I’ll be keeping an eye on it for a while and make sure it bounces back as well as can be expected. I’m fairly certain that some of the leaves will begin to yellow and drop though. You can’t take a beating like that without some type of fallout.

Today I have learned yet another lesson about short-sightedness which seems to be a common theme for this reckless gardener. Learn from my mistakes dear reader! I’d love to hear your war stories about invasive root issues as it would serve to improve solidarity as well as make me feel less stupid.

15 Replies to “Help!! My Plant is Healthy!”

  1. Up here in Canada, Ficus trees only survive as house plants. And sulky ones at that. The merest whiff of a cold breeze or water that hasn’t been warmed to the exact temperature of its liking, results in a temperor tantrum of dropped leaves all over your slippery wood floor. Further resulting in the cats chasing aND hiding said leaves all over the house.

    1. You can send me photos that I can then show to my ficus so it stays in line! I think one of the roots was making its way up the toilet and taking money out of my wallet!

      There are also a few credit card charges that I can’t explain…

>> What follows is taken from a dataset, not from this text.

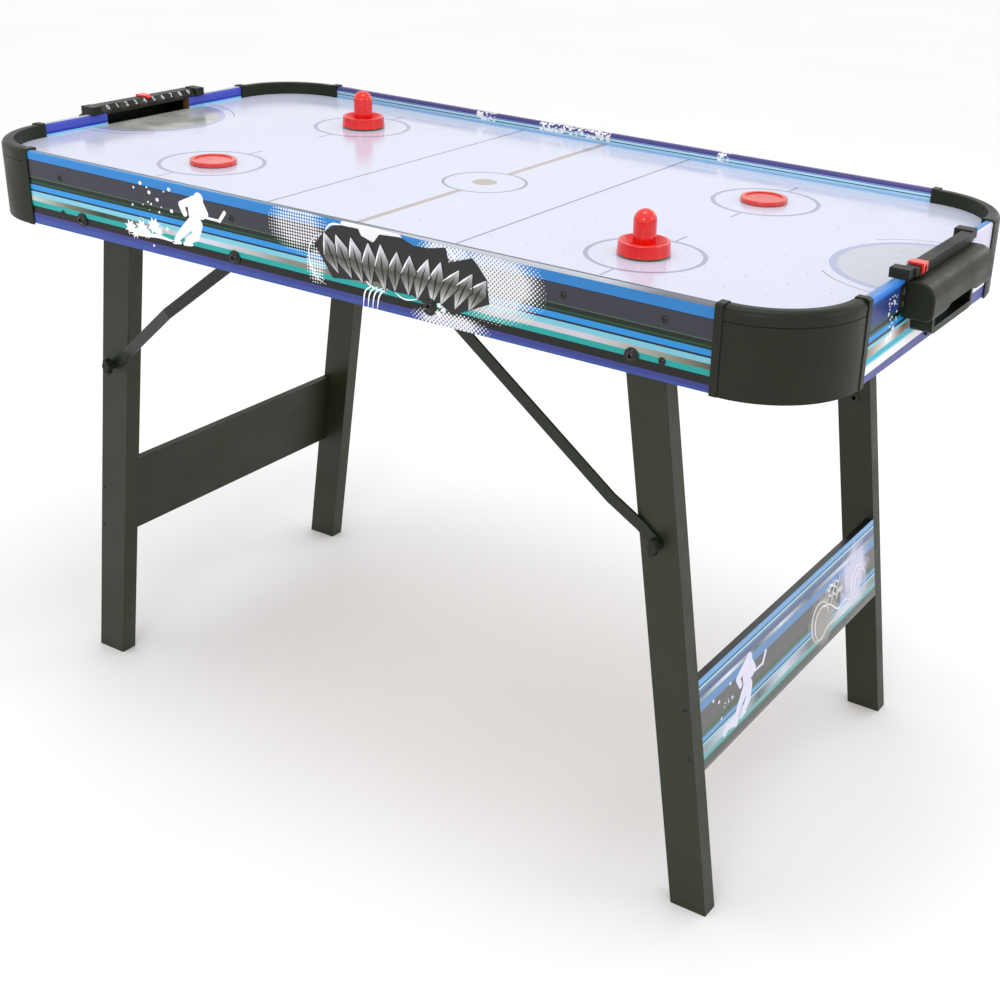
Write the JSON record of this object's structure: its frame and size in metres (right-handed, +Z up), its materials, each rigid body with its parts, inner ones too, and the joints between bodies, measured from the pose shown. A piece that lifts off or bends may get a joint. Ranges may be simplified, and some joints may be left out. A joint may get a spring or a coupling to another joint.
{
  "type": "air hockey table",
  "caption": "Folding air hockey table: striped aprons with black corner caps, perforated field over a blower plenum, goal boxes, score rails, splayed braced legs, pushers and pucks.",
  "frame": {"origin": "on the floor, under the centre of the table", "axes": "+X along the table towards the right goal, +Y towards the rear apron, +Z up"},
  "size_m": [1.29, 0.6206, 0.7974],
  "materials": {
    "apron": "printed film over fibreboard",
    "legs": "black film over fibreboard",
    "panel_print": "printed film over fibreboard",
    "panel_black": "black film over fibreboard",
    "field": "glossy white film over hardboard",
    "board": "raw hardboard",
    "softwood": "sawn",
    "black_plastic": "fine moulded texture",
    "red_plastic": "polished",
    "red_clip": "moulded",
    "felt": "pressed felt",
    "brace_steel": "satin black",
    "bolts": "dark nickel",
    "zinc": "zinc plated",
    "motor_steel": "drawn can",
    "switch_plastic": "moulded",
    "wire": "matt insulation"
  },
  "bodies": {
    "table": {"apron_screws": "bolts", "blower_grille": "black_plastic", "blower_housing": "black_plastic", "blower_lead": "wire", "blower_motor": "motor_steel", "blower_screws": "zinc", "bolt_washers": "bolts", "brace_bolts": "bolts", "corner_cap_front_left": "black_plastic", "corner_cap_front_right": "black_plastic", "corner_cap_rear_left": "black_plastic", "corner_cap_rear_right": "black_plastic", "front_apron": "apron", "goal_box_screws": "bolts", "hinge_bolts": "bolts", "hinge_bushes": "zinc", "left_end_apron": "apron", "left_goal_box": "black_plastic", "left_score_rail": "black_plastic", "leg_stop_blocks": "softwood", "pivot_nuts": "zinc", "play_field": "field", "plenum_battens": "softwood", "plenum_tray": "board", "power_inlet": "switch_plastic", "rear_apron": "apron", "right_end_apron": "apron", "right_goal_box": "black_plastic", "right_score_rail": "black_plastic", "support_cleats": "softwood", "switch_body": "switch_plastic"},
    "left_legs": {"left_front_leg": "legs", "left_rear_leg": "legs", "left_leg_inserts": "zinc", "left_panel_screws": "bolts", "left_cross_panel": "panel_black"},
    "right_legs": {"right_front_leg": "legs", "right_rear_leg": "legs", "right_leg_inserts": "zinc", "right_panel_screws": "bolts", "right_cross_panel": "panel_print"},
    "score_slider_left": {"left_score_slider": "red_clip"},
    "score_slider_right": {"right_score_slider": "red_clip"},
    "pusher_left": {"left_pusher": "red_plastic", "left_pusher_felt": "felt"},
    "pusher_right": {"right_pusher": "red_plastic", "right_pusher_felt": "felt"},
    "puck_left": {"left_puck": "red_plastic"},
    "puck_right": {"right_puck": "red_plastic"},
    "impeller": {"blower_impeller": "black_plastic"},
    "rocker": {"switch_rocker": "switch_plastic"},
    "brace_front_left": {"left_front_brace": "brace_steel"},
    "knob_front_left": {"left_front_knob": "black_plastic"},
    "brace_rear_left": {"left_rear_brace": "brace_steel"},
    "knob_rear_left": {"left_rear_knob": "black_plastic"},
    "brace_front_right": {"right_front_brace": "brace_steel"},
    "knob_front_right": {"right_front_knob": "black_plastic"},
    "brace_rear_right": {"right_rear_brace": "brace_steel"},
    "knob_rear_right": {"right_rear_knob": "black_plastic"}
  },
  "joints": [
    {"name": "left_legs_fold", "type": "hinge", "parent": "table", "child": "left_legs", "pos_m": [-0.4025, 0, 0.6885], "axis": [0, -1, 0], "range_deg": [0, 98.4]},
    {"name": "right_legs_fold", "type": "hinge", "parent": "table", "child": "right_legs", "pos_m": [0.4025, 0, 0.6885], "axis": [0, 1, 0], "range_deg": [0, 96]},
    {"name": "brace_front_left_swing", "type": "hinge", "parent": "table", "child": "brace_front_left", "pos_m": [-0.1445, -0.2907, 0.6885], "axis": [0, 1, 0], "range_deg": [0, 30]},
    {"name": "knob_front_left_turn", "type": "hinge", "parent": "brace_front_left", "child": "knob_front_left", "pos_m": [-0.4347, -0.29, 0.472], "axis": [0, -1, 0], "continuous": true},
    {"name": "brace_rear_left_swing", "type": "hinge", "parent": "table", "child": "brace_rear_left", "pos_m": [-0.1445, 0.2907, 0.6885], "axis": [0, 1, 0], "range_deg": [0, 30]},
    {"name": "knob_rear_left_turn", "type": "hinge", "parent": "brace_rear_left", "child": "knob_rear_left", "pos_m": [-0.4347, 0.29, 0.472], "axis": [0, 1, 0], "continuous": true},
    {"name": "brace_front_right_swing", "type": "hinge", "parent": "table", "child": "brace_front_right", "pos_m": [0.1445, -0.2907, 0.6885], "axis": [0, -1, 0], "range_deg": [0, 30]},
    {"name": "knob_front_right_turn", "type": "hinge", "parent": "brace_front_right", "child": "knob_front_right", "pos_m": [0.4347, -0.29, 0.472], "axis": [0, -1, 0], "continuous": true},
    {"name": "brace_rear_right_swing", "type": "hinge", "parent": "table", "child": "brace_rear_right", "pos_m": [0.1445, 0.2907, 0.6885], "axis": [0, -1, 0], "range_deg": [0, 30]},
    {"name": "knob_rear_right_turn", "type": "hinge", "parent": "brace_rear_right", "child": "knob_rear_right", "pos_m": [0.4347, 0.29, 0.472], "axis": [0, 1, 0], "continuous": true},
    {"name": "score_slide_left", "type": "slide", "parent": "table", "child": "score_slider_left", "axis": [0, 1, 0], "range_m": [-0.085, 0.075]},
    {"name": "score_slide_right", "type": "slide", "parent": "table", "child": "score_slider_right", "axis": [0, 1, 0], "range_m": [-0.01, 0.15]},
    {"name": "pusher_left_glide", "type": "slide", "parent": "table", "child": "pusher_left", "axis": [1, 0, 0], "range_m": [-0.235, 0.29]},
    {"name": "pusher_right_glide", "type": "slide", "parent": "table", "child": "pusher_right", "axis": [1, 0, 0], "range_m": [-0.29, 0.235]},
    {"name": "puck_left_glide", "type": "slide", "parent": "table", "child": "puck_left", "axis": [1, 0, 0], "range_m": [-0.235, 0.29]},
    {"name": "puck_right_glide", "type": "slide", "parent": "table", "child": "puck_right", "axis": [1, 0, 0], "range_m": [-0.29, 0.235]},
    {"name": "impeller_spin", "type": "hinge", "parent": "table", "child": "impeller", "pos_m": [-0.3, 0, 0.7], "axis": [0, 0, 1], "continuous": true},
    {"name": "rocker_press", "type": "hinge", "parent": "table", "child": "rocker", "pos_m": [0.01, 0.305, 0.692], "axis": [1, 0, 0], "range_deg": [-14, 0]}
  ]
}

    1. Yep foam. What a silly material for a pot. Like a useless movie prop. I have a feeling it won’t grow too much more than that with its new restrictions. I’ll settle for stabilizing.

  2. Holy cow, that’s what a ficus with leaves looks like! As Robert said, up north they are indoor only. I rescued a large, leggy one from a coworker’s torture. It recovered nicely for quite a while (now living in my dining room), but lately it and its little brother have been shedding like crazy. I’ve tried more water, less water, food, no food. Maybe they’ll stabilize over the winter … if not, I’ll have to fire them, which I hate to do.
    You did a nice job of pruning. I may try that with mine, but it’ll look like a home hair cut. I have to ask, WHY did you have to place this ficus right back over the sewer line? Why not move it over a few feet? And did you remove the price tag from the pot?

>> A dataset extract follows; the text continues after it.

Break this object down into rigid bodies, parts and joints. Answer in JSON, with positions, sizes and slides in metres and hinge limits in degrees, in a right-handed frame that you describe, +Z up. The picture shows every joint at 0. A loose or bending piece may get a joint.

    1. Haha, paying attention to the details I see! The triple digit heat made me say screw that sticker! I’ll get it later;)

      A few feet in another direction wouldn’t save the pipes anyways. And I like it there anyways. I know I’m playing with fire, but my tagline does mention gardening with danger so…

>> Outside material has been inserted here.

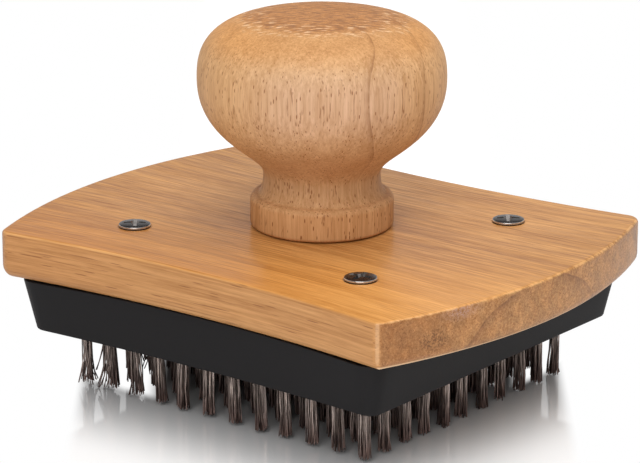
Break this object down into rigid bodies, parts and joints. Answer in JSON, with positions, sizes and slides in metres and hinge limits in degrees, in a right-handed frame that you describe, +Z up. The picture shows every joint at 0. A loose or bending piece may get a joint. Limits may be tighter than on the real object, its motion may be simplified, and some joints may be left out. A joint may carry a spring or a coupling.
{
  "type": "stone cleaning brush",
  "caption": "Stone cleaning brush: a turned wooden knob on a bowed wooden board, screwed to a tapered black block with rows of short steel wire tufts.",
  "frame": {"origin": "middle of the plane that the wire tips stand on, under the knob's axis", "axes": "+Z up through the knob, +X along the board's long sides towards one bowed end, +Y across the board"},
  "size_m": [0.1444, 0.112, 0.0976],
  "materials": {
    "board_wood": "satin lacquered pale wood, grain along the long sides",
    "knob_wood": "satin lacquered pale wood, grain up the knob",
    "black_plastic": "matte black",
    "screw_steel": "bright nickel plated",
    "steel_wire": "dark drawn wire"
  },
  "bodies": {
    "root": {"board": "board_wood", "knob": "knob_wood", "brush_block": "black_plastic", "knob_screw": "screw_steel", "board_screw_front": "screw_steel", "board_screw_right": "screw_steel", "board_screw_left": "screw_steel", "board_screw_back": "screw_steel", "tuft_row_01": "steel_wire", "tuft_row_02": "steel_wire", "tuft_row_03": "steel_wire", "tuft_row_04": "steel_wire", "tuft_row_05": "steel_wire", "tuft_row_06": "steel_wire", "tuft_row_07": "steel_wire", "tuft_row_08": "steel_wire", "tuft_row_09": "steel_wire", "tuft_row_10": "steel_wire", "tuft_row_11": "steel_wire", "tuft_row_12": "steel_wire"}
  },
  "joints": []
}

      Indoor ficus are little bitches when there is any changes in light, food or water. I lost a fifteen year old ficus this summer which made me sad. Even outdoors in pots they can get the yellow leaf drop. They usually bounce back fairly easy though. Don’t give up on yours! Next time it bounces back, try repotting it in some fresh soil. They do get root bound fairly quickly so a light root trimming does them good. No more than 25% of the roots though!

      My 2/3 root pruning was an emergency situation and not recommended. 1/3 at the most is the norm.

  3. When we lived in an old army house in the tropics, the downstairs toilet mysteriously stopped clearing things away when flushed. Plumber’s visit revealed that the waste pipe, made of plastic because the landlord did things on the cheap, had been invaded by the roots of nearby jungle trees on the hill behind the house. Their contractor’s approach was still on the cheap–bore through the massed roots and stick in a new plastic pipe. Fortunately we do not live there anymore, and the house has been converted into an Institute for Advanced Mathematics. The supercomputer does not use the loo, and presumably the mathematicians can use the upstairs one.

    1. Haha, excellent story. I’ve never met a landlord that didn’t do everything on the cheap.

      Also, that’s quite a flip-flop for a residence to become an institute for advanced mathematics. Perhaps one day my house can achieve such academic grandeur! So long as it does its homework and stays off the streets.

    1. Thanks Mark, I hope it stays that way and avoids a total leaf drop. I shall endeavor to keep that from happening by singing to it every morning and apologizing for such a public humiliation and demoralizing beating.